Il a juste communiqué, après des mois d’atermoiements, un projet de refonte des statuts « à prendre ou à laisser ». Projet que l’Echevine de la Culture n’a pas daigné présenter ou commenter en Conseil d’Administration mais qui sera prochainement soumis au vote de l’Assemblée générale qui est souveraine sur ce point.

Que dit ce projet, à part que l’Echevine de la culture devrait être présidente de droit du Conseil d’Administration ? Il dit que les membres de l’asbl devraient payer une cotisation de 100 euros par an et que les représentants politiques devraient pouvoir opposer leur veto (veto politique donc) aux adhésions de nouveaux membres. Un contrôle total du politique. Très probablement imbuvable.

La décision d’un seul homme

Mais le Bourgmestre n’attendra pas ce vote et ne tentera sans doute même pas de faire passer ce texte. Il a donc décidé de faire sans le Centre culturel, de snober le subside annuel de plus de 200.000 euros de la Fédération Wallonie-Bruxelles et les autres avantages liés, de rompre unilatéralement le contrat-programme (avec quelles indemnités de dédit et après quelle débauche d’énergie et d’argent en notes d’avocats ?) et de reprendre le contrôle total en créant un service communal de le culture.
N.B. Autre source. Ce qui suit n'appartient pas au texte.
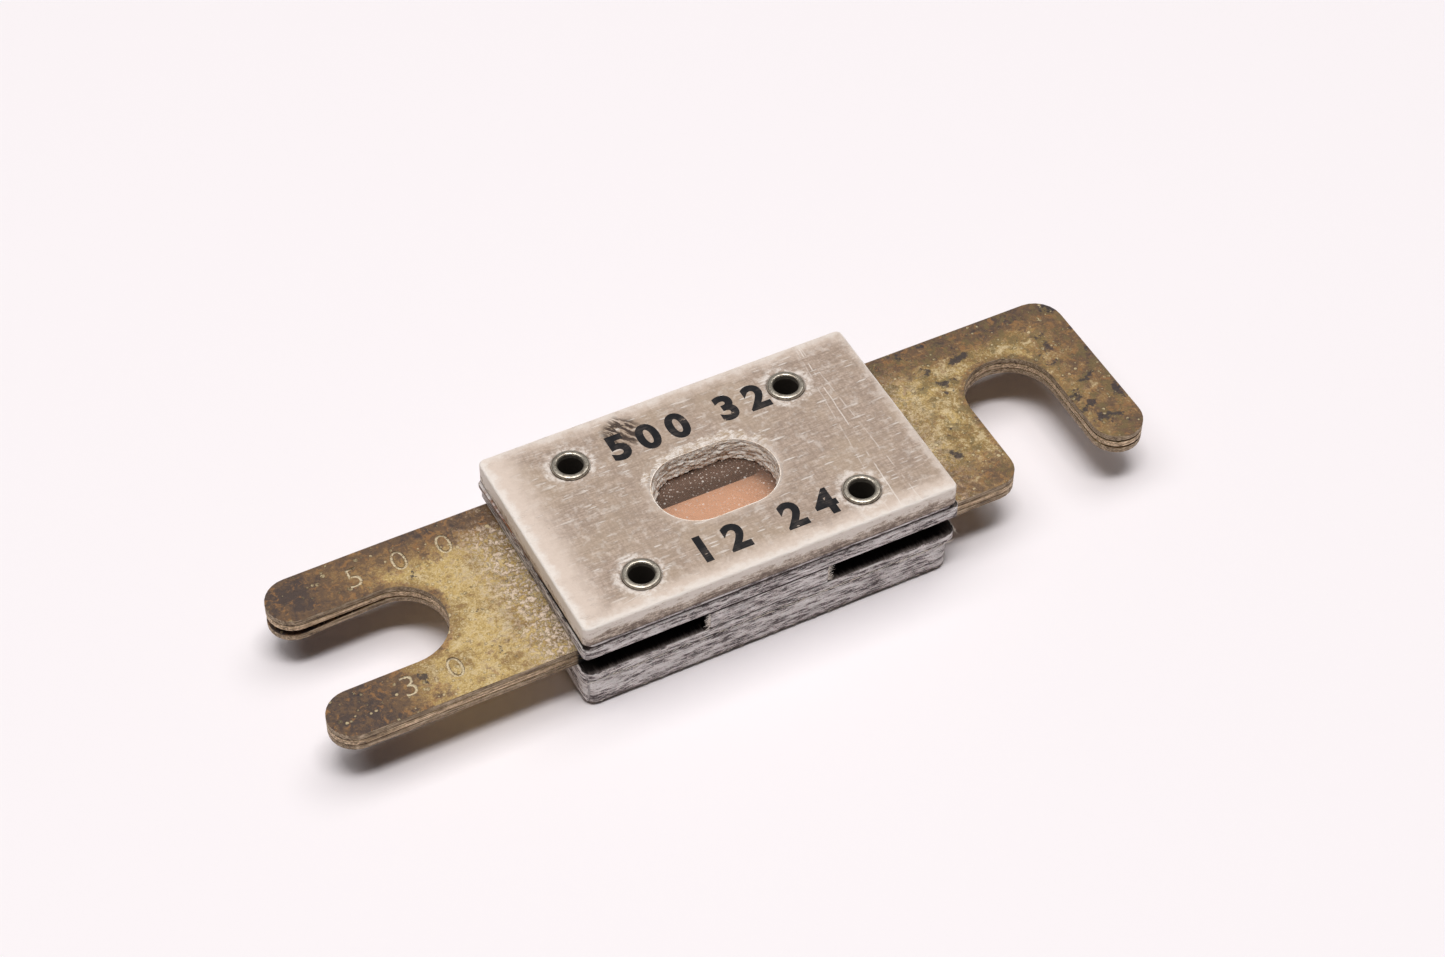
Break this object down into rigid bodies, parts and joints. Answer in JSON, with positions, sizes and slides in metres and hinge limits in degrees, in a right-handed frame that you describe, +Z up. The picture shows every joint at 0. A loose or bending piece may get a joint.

Politique et culture ne font pas bon ménage : nous, Ecolos, défendons une vision partagée, ouverte et participative de la culture, au service d’une variété de publics, dans un éventail de formes d’animation et de propositions qui réjouissent, émeuvent et font réfléchir les citoyens. Avec le sabordage du Centre culturel de Braine-l’Alleud et de son équipe, c’est cette vision qui est condamnée par une décision qui reste celle d’un seul homme, désormais fort éloigné de la possibilité de dialogue après vingt ans d’exercice ininterrompu du pouvoir.